▸ YOUR INSTRUCTIONS
Each record must be reproduced exactly as it is shown.

[Entries with parts and joints]
::::::

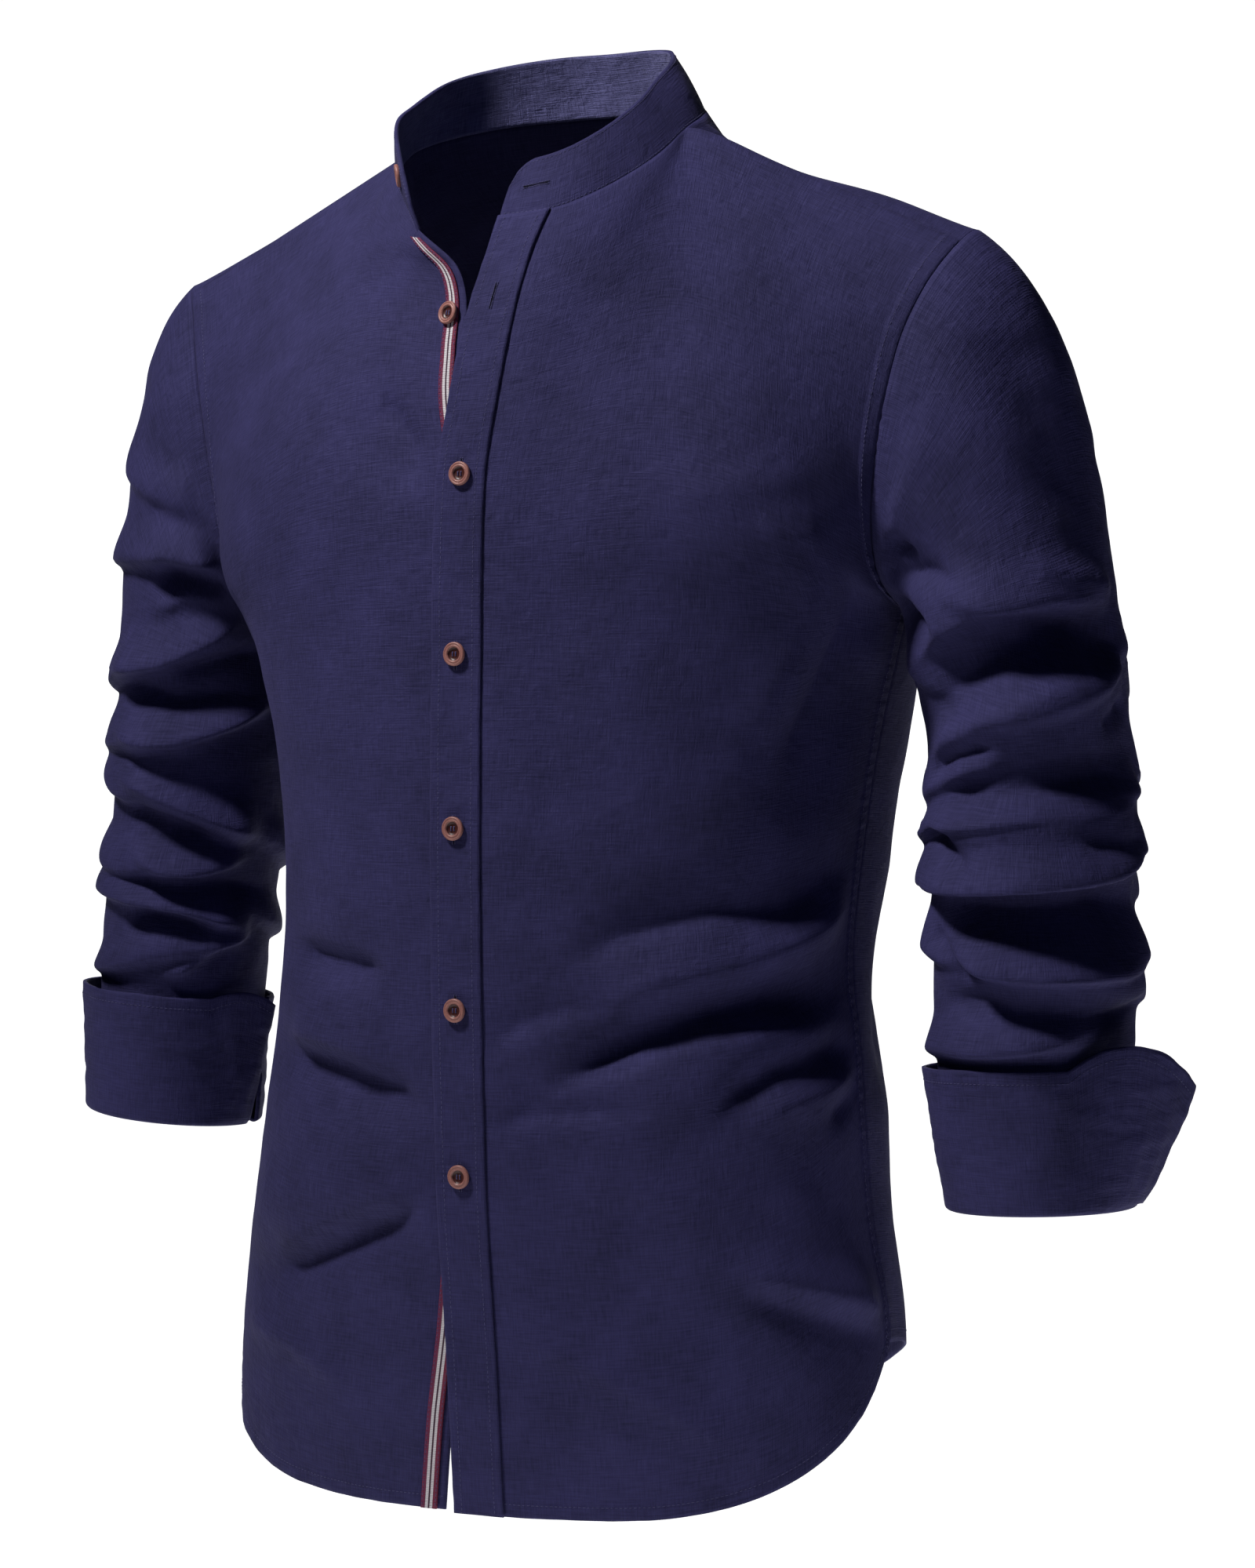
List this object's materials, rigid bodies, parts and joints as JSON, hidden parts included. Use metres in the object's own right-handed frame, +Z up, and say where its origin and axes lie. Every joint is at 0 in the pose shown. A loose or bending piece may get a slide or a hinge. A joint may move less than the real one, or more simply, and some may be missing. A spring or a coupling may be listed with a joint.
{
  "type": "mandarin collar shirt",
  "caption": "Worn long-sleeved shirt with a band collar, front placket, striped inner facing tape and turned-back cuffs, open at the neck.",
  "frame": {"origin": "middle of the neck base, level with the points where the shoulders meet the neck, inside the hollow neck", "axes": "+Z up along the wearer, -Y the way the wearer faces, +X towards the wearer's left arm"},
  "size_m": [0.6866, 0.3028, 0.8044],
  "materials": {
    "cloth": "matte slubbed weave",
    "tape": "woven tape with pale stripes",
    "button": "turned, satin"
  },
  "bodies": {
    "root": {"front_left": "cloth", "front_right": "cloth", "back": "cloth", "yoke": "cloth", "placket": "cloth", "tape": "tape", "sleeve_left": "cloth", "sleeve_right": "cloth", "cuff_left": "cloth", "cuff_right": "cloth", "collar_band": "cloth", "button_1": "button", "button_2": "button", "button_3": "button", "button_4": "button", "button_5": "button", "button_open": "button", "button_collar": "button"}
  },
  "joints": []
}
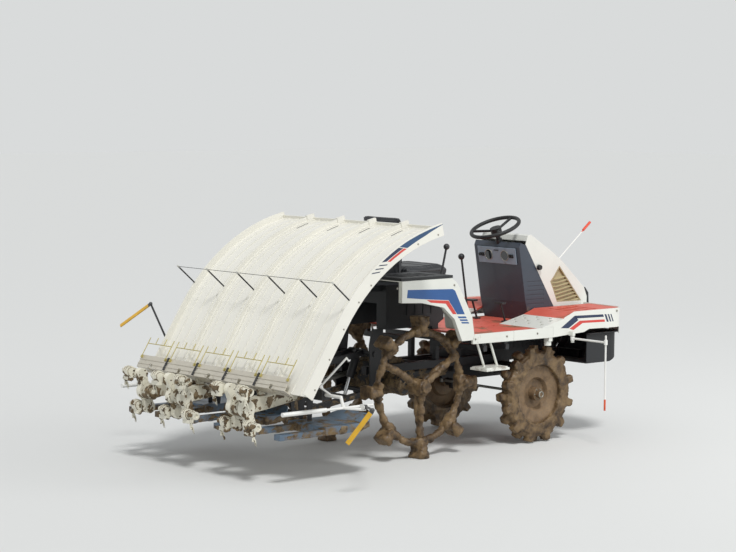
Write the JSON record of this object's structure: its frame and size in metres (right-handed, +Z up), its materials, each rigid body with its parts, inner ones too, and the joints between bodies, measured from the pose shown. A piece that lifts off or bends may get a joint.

::::::

▸ SOLUTION TO THE PROBLEM
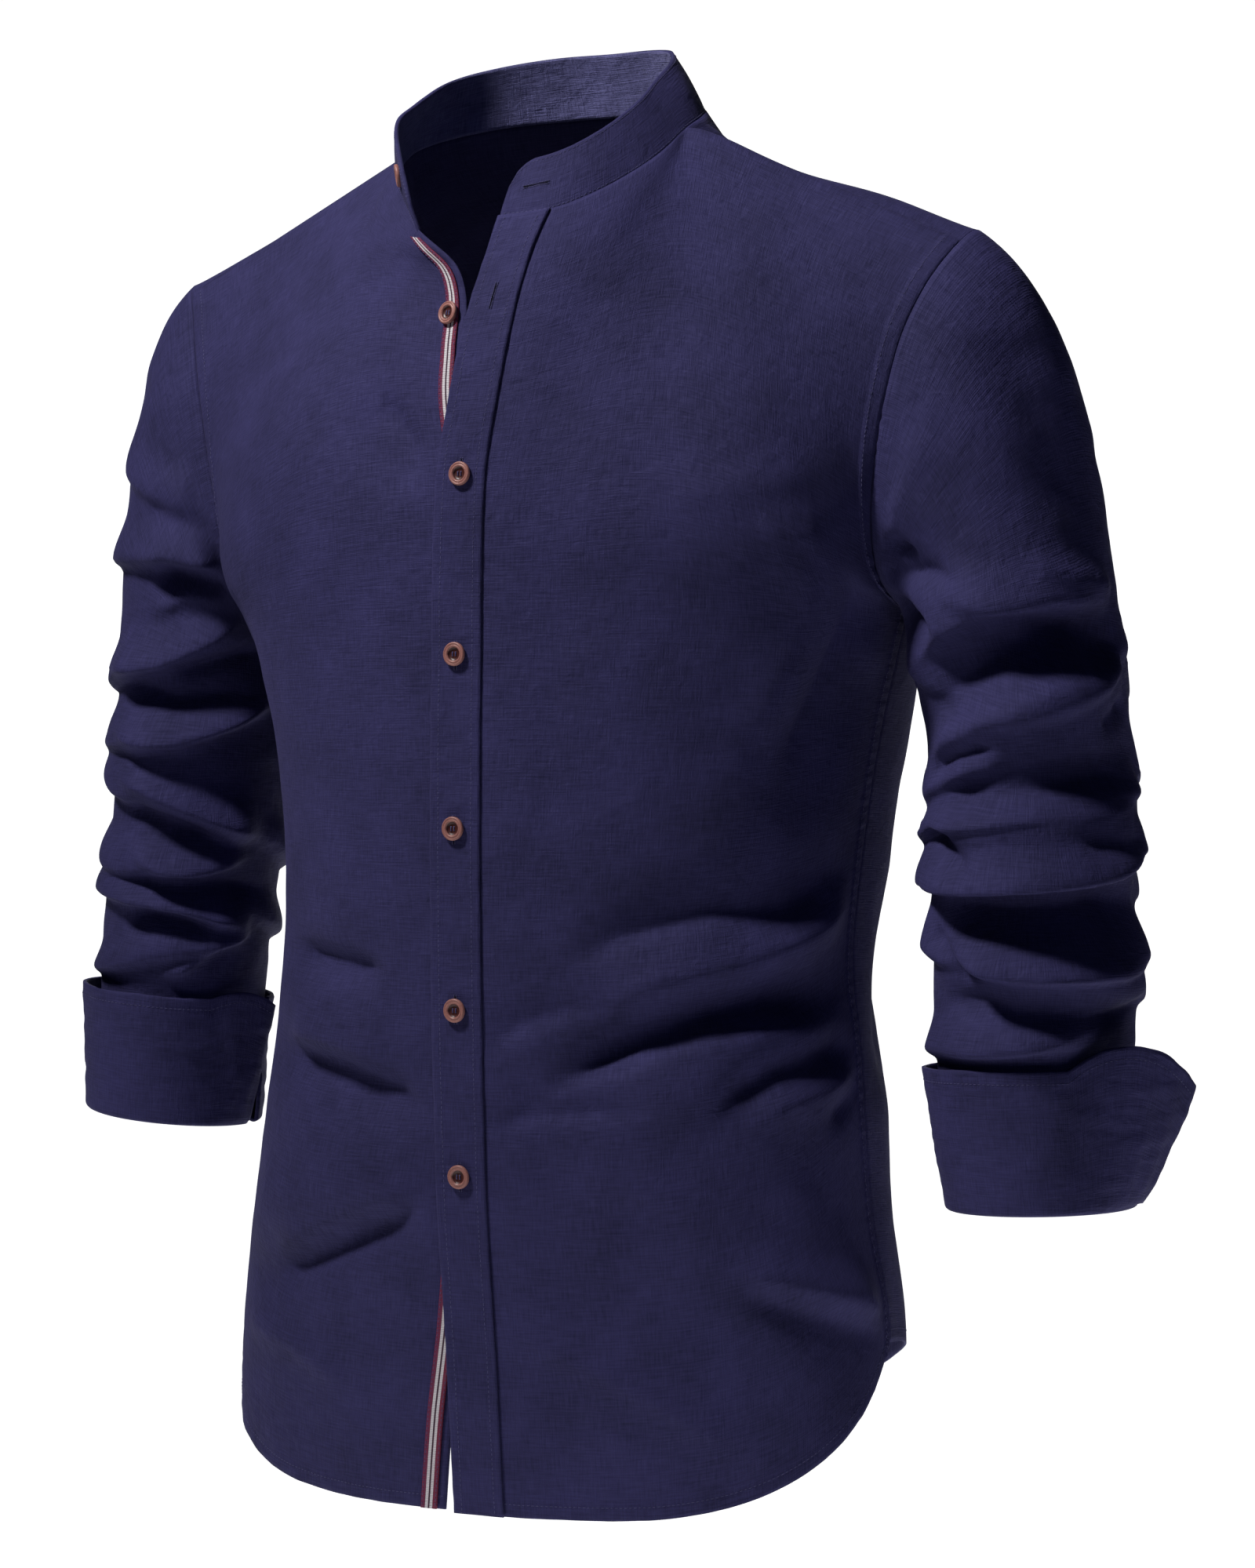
List this object's materials, rigid bodies, parts and joints as JSON, hidden parts included. Use metres in the object's own right-handed frame, +Z up, and say where its origin and axes lie. Every joint is at 0 in the pose shown. A loose or bending piece may get a slide or a hinge. A joint may move less than the real one, or more simply, and some may be missing. A spring or a coupling may be listed with a joint.
{
  "type": "mandarin collar shirt",
  "caption": "Worn long-sleeved shirt with a band collar, front placket, striped inner facing tape and turned-back cuffs, open at the neck.",
  "frame": {"origin": "middle of the neck base, level with the points where the shoulders meet the neck, inside the hollow neck", "axes": "+Z up along the wearer, -Y the way the wearer faces, +X towards the wearer's left arm"},
  "size_m": [0.6866, 0.3028, 0.8044],
  "materials": {
    "cloth": "matte slubbed weave",
    "tape": "woven tape with pale stripes",
    "button": "turned, satin"
  },
  "bodies": {
    "root": {"front_left": "cloth", "front_right": "cloth", "back": "cloth", "yoke": "cloth", "placket": "cloth", "tape": "tape", "sleeve_left": "cloth", "sleeve_right": "cloth", "cuff_left": "cloth", "cuff_right": "cloth", "collar_band": "cloth", "button_1": "button", "button_2": "button", "button_3": "button", "button_4": "button", "button_5": "button", "button_open": "button", "button_collar": "button"}
  },
  "joints": []
}
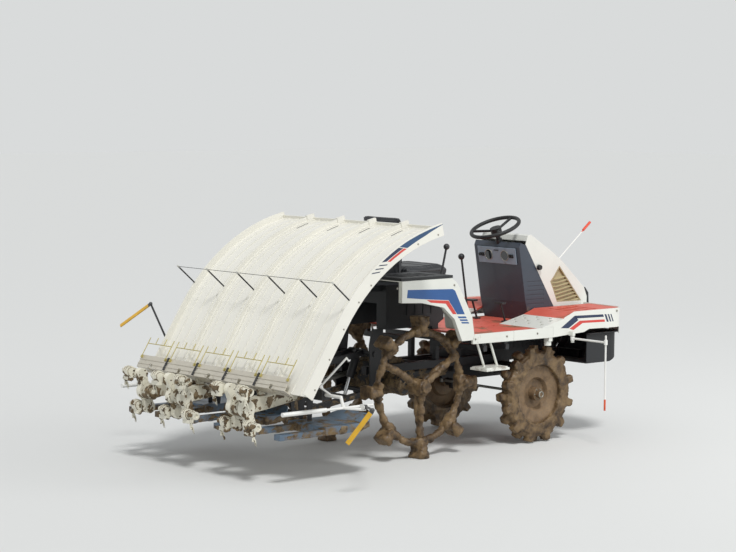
Write the JSON record of this object's structure: its frame and size in metres (right-handed, +Z up), its materials, each rigid body with its parts, inner ones too, and the joints between bodies, measured from the pose shown. A piece that lifts off or bends may get a joint.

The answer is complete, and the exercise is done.